=== Modeling code records ===
————————
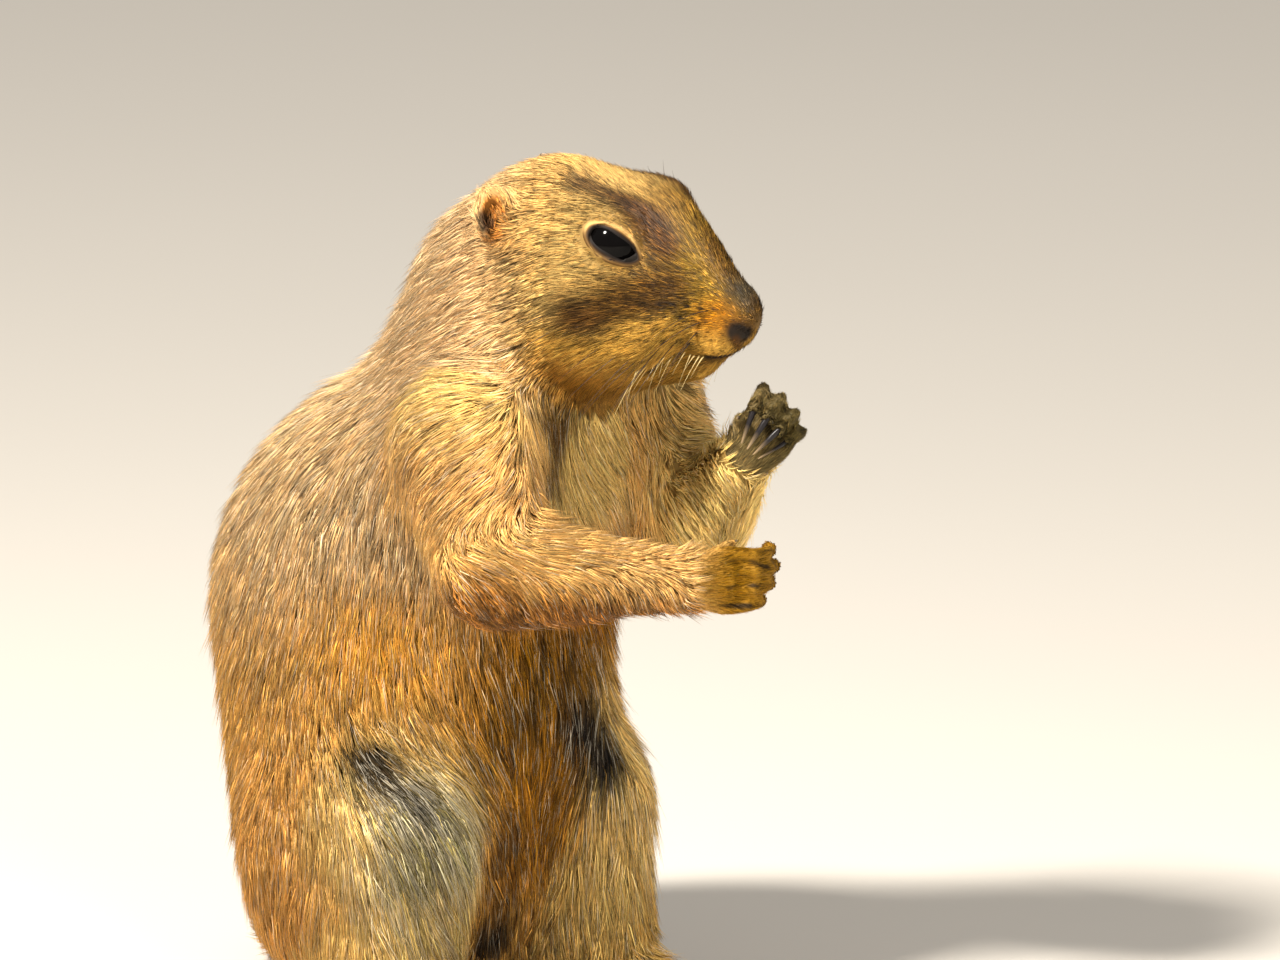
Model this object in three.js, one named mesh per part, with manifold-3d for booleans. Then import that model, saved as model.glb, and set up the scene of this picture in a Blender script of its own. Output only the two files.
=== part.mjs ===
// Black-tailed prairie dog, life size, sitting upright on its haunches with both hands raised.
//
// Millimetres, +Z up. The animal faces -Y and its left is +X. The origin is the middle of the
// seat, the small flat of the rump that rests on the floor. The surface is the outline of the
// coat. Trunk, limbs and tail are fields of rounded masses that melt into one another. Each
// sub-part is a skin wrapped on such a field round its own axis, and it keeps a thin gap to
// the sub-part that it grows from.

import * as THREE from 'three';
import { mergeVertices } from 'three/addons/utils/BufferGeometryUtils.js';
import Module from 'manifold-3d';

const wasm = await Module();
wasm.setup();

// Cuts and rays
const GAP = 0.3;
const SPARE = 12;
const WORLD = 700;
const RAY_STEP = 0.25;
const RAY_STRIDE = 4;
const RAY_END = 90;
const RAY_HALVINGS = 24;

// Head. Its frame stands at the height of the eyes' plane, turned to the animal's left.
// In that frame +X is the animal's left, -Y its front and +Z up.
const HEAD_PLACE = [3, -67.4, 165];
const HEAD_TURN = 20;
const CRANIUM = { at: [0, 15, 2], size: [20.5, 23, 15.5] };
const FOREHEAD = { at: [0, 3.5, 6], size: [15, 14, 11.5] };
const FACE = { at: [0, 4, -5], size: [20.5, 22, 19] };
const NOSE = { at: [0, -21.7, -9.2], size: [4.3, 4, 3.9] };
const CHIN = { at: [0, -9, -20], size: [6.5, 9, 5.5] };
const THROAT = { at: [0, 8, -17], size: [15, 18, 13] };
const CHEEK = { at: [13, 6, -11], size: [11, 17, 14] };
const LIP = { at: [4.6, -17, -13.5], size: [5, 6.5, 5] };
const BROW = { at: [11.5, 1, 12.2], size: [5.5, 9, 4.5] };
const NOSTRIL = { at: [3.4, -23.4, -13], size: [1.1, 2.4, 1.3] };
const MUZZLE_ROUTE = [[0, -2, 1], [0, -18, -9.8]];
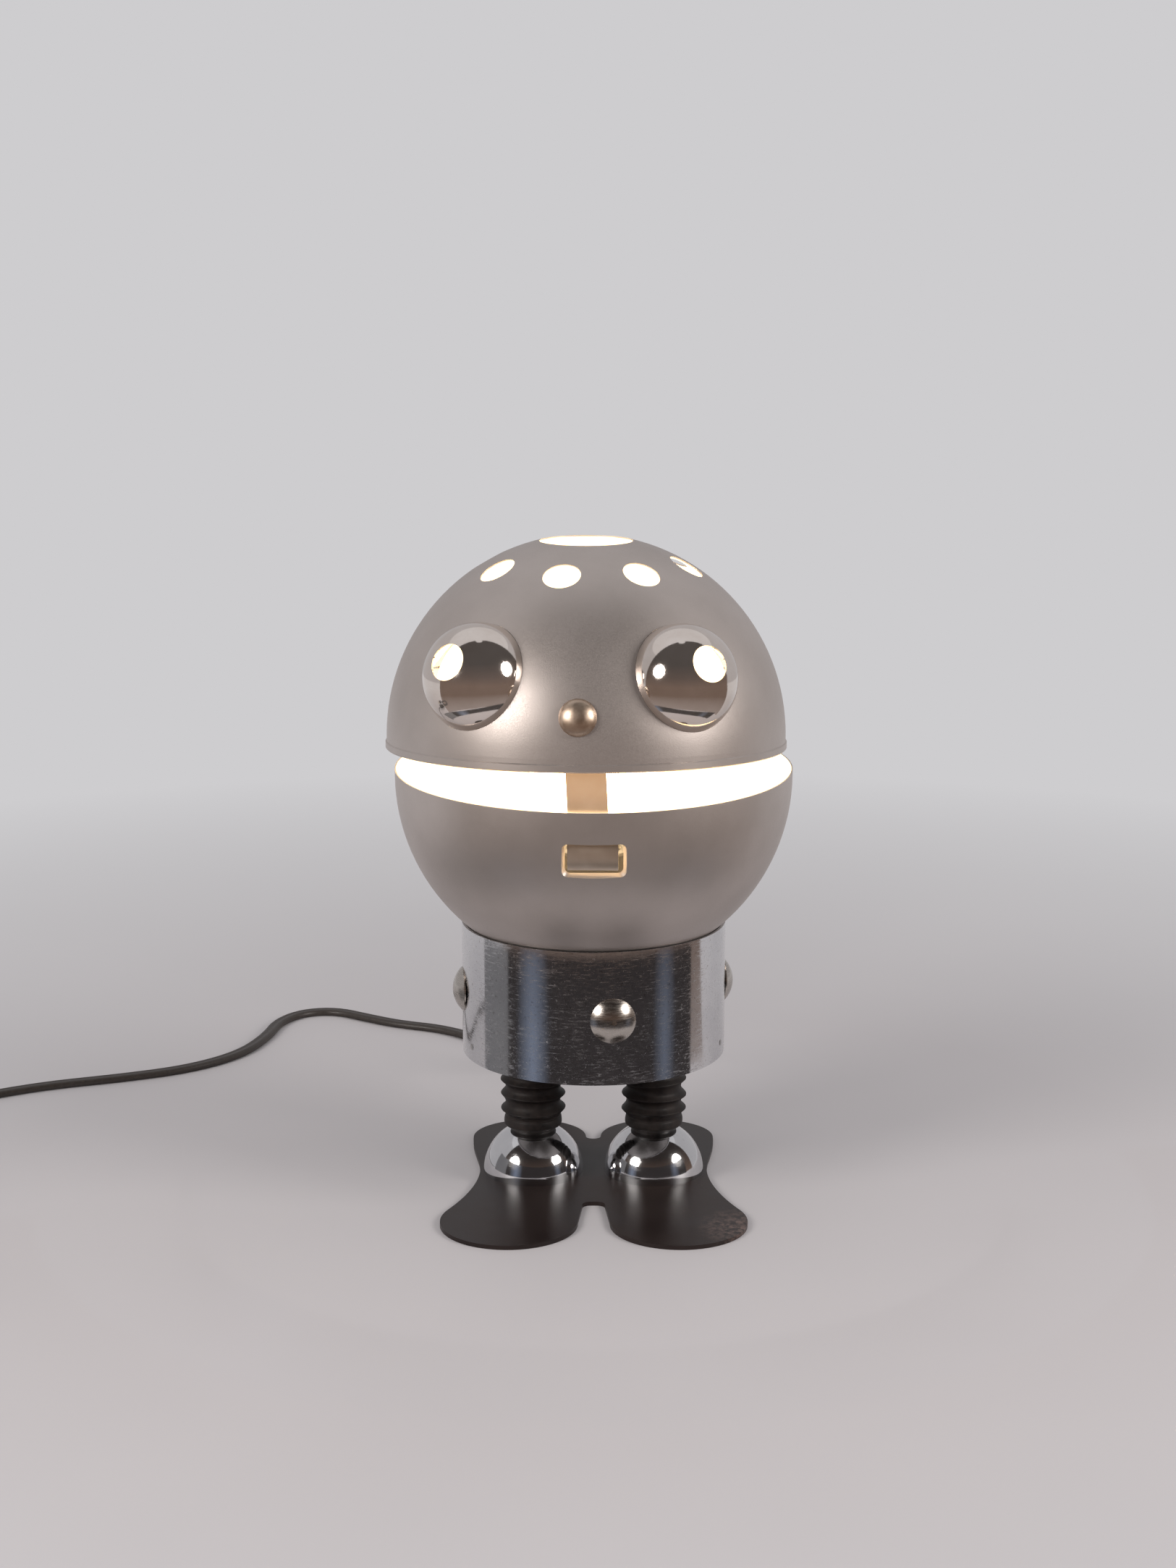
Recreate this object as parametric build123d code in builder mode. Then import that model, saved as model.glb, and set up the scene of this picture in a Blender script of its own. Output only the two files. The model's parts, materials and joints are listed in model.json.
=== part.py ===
————————
=== Exercise description ===
Quote the material exactly, leaving nothing out.

=== Solution below ===
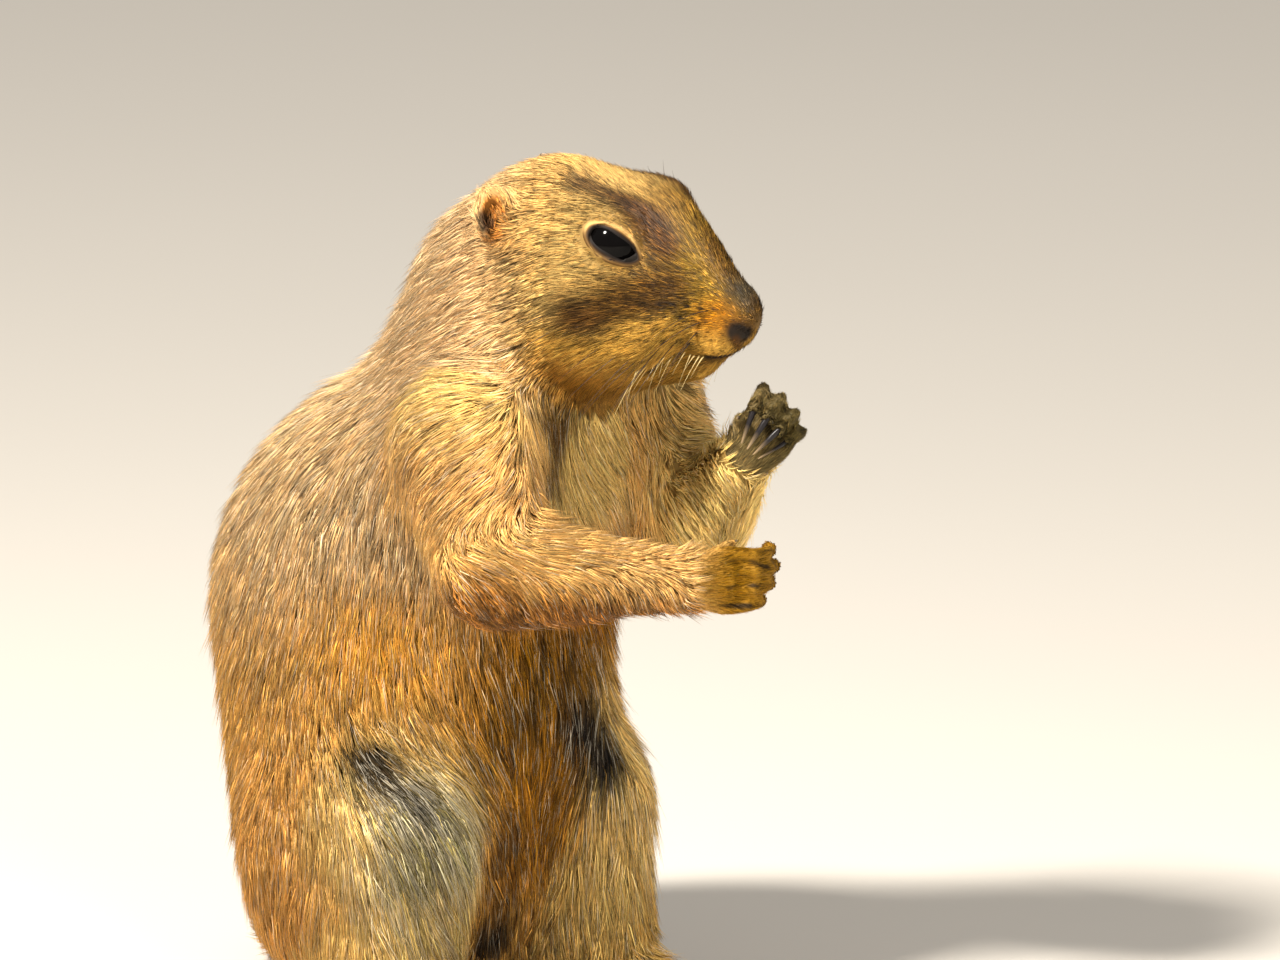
Model this object in three.js, one named mesh per part, with manifold-3d for booleans. Then import that model, saved as model.glb, and set up the scene of this picture in a Blender script of its own. Output only the two files.
=== part.mjs ===
// Black-tailed prairie dog, life size, sitting upright on its haunches with both hands raised.
//
// Millimetres, +Z up. The animal faces -Y and its left is +X. The origin is the middle of the
// seat, the small flat of the rump that rests on the floor. The surface is the outline of the
// coat. Trunk, limbs and tail are fields of rounded masses that melt into one another. Each
// sub-part is a skin wrapped on such a field round its own axis, and it keeps a thin gap to
// the sub-part that it grows from.

import * as THREE from 'three';
import { mergeVertices } from 'three/addons/utils/BufferGeometryUtils.js';
import Module from 'manifold-3d';

const wasm = await Module();
wasm.setup();

// Cuts and rays
const GAP = 0.3;
const SPARE = 12;
const WORLD = 700;
const RAY_STEP = 0.25;
const RAY_STRIDE = 4;
const RAY_END = 90;
const RAY_HALVINGS = 24;

// Head. Its frame stands at the height of the eyes' plane, turned to the animal's left.
// In that frame +X is the animal's left, -Y its front and +Z up.
const HEAD_PLACE = [3, -67.4, 165];
const HEAD_TURN = 20;
const CRANIUM = { at: [0, 15, 2], size: [20.5, 23, 15.5] };
const FOREHEAD = { at: [0, 3.5, 6], size: [15, 14, 11.5] };
const FACE = { at: [0, 4, -5], size: [20.5, 22, 19] };
const NOSE = { at: [0, -21.7, -9.2], size: [4.3, 4, 3.9] };
const CHIN = { at: [0, -9, -20], size: [6.5, 9, 5.5] };
const THROAT = { at: [0, 8, -17], size: [15, 18, 13] };
const CHEEK = { at: [13, 6, -11], size: [11, 17, 14] };
const LIP = { at: [4.6, -17, -13.5], size: [5, 6.5, 5] };
const BROW = { at: [11.5, 1, 12.2], size: [5.5, 9, 4.5] };
const NOSTRIL = { at: [3.4, -23.4, -13], size: [1.1, 2.4, 1.3] };
const MUZZLE_ROUTE = [[0, -2, 1], [0, -18, -9.8]];
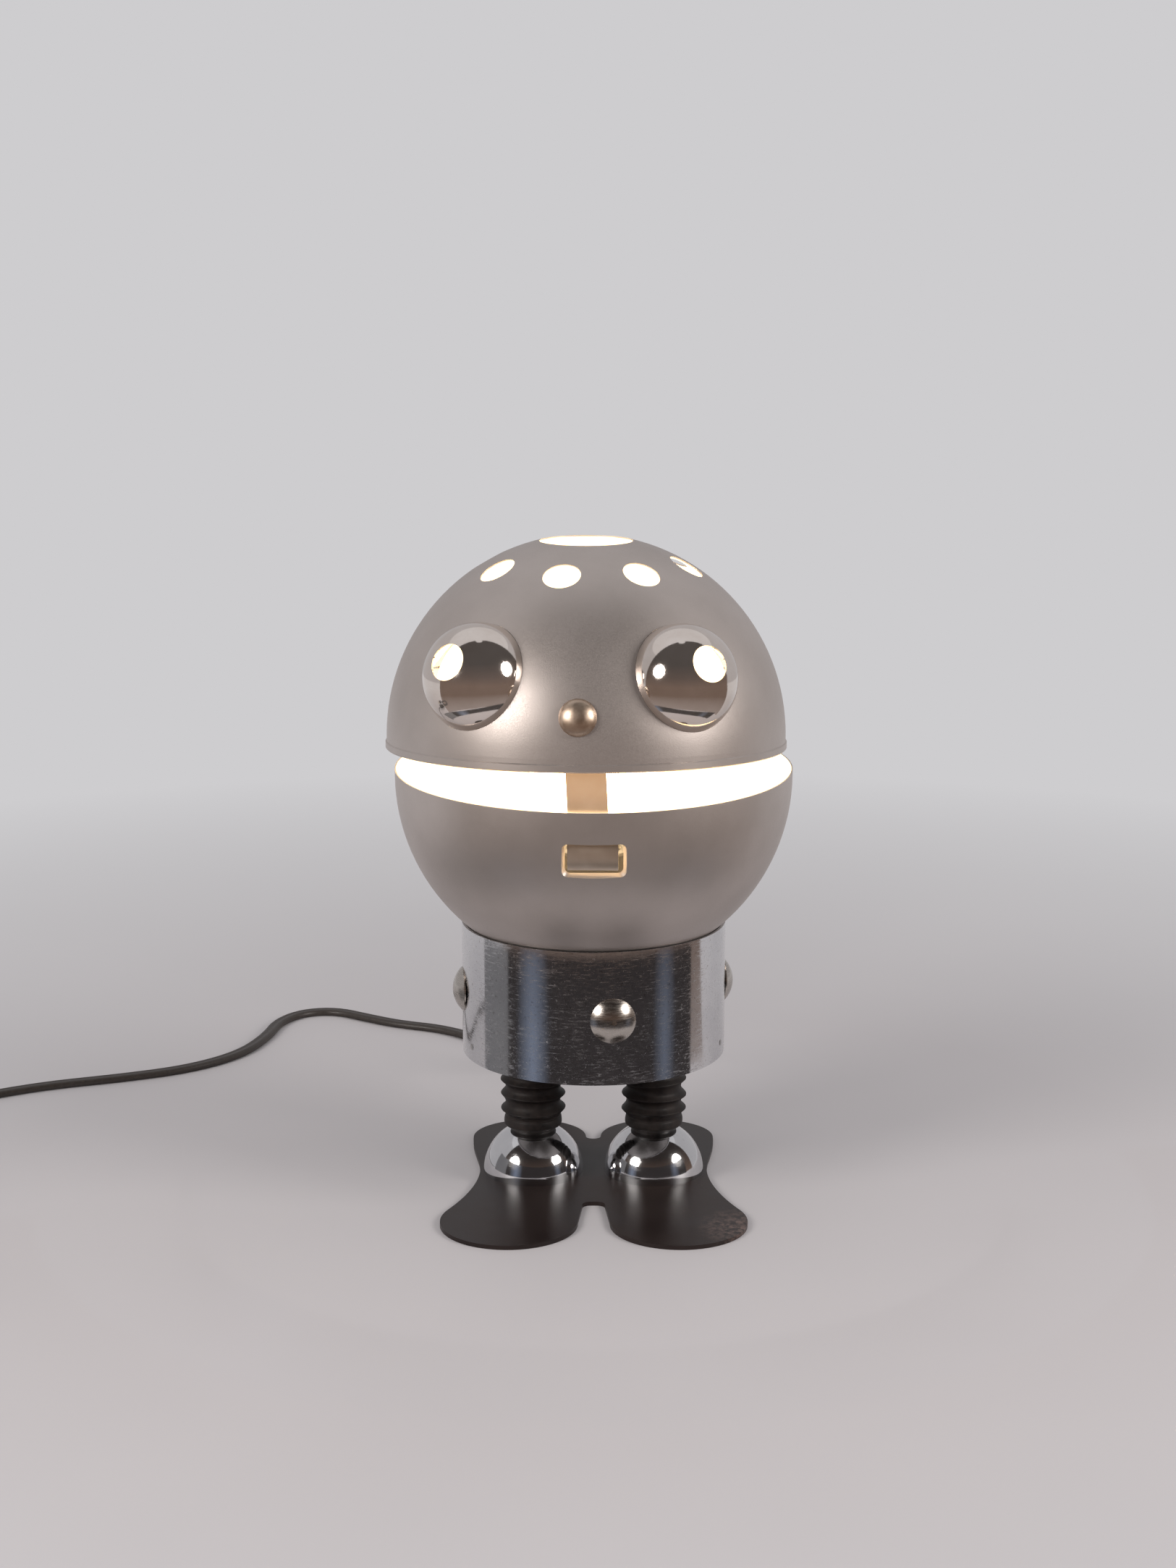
Recreate this object as parametric build123d code in builder mode. Then import that model, saved as model.glb, and set up the scene of this picture in a Blender script of its own. Output only the two files. The model's parts, materials and joints are listed in model.json.
=== part.py ===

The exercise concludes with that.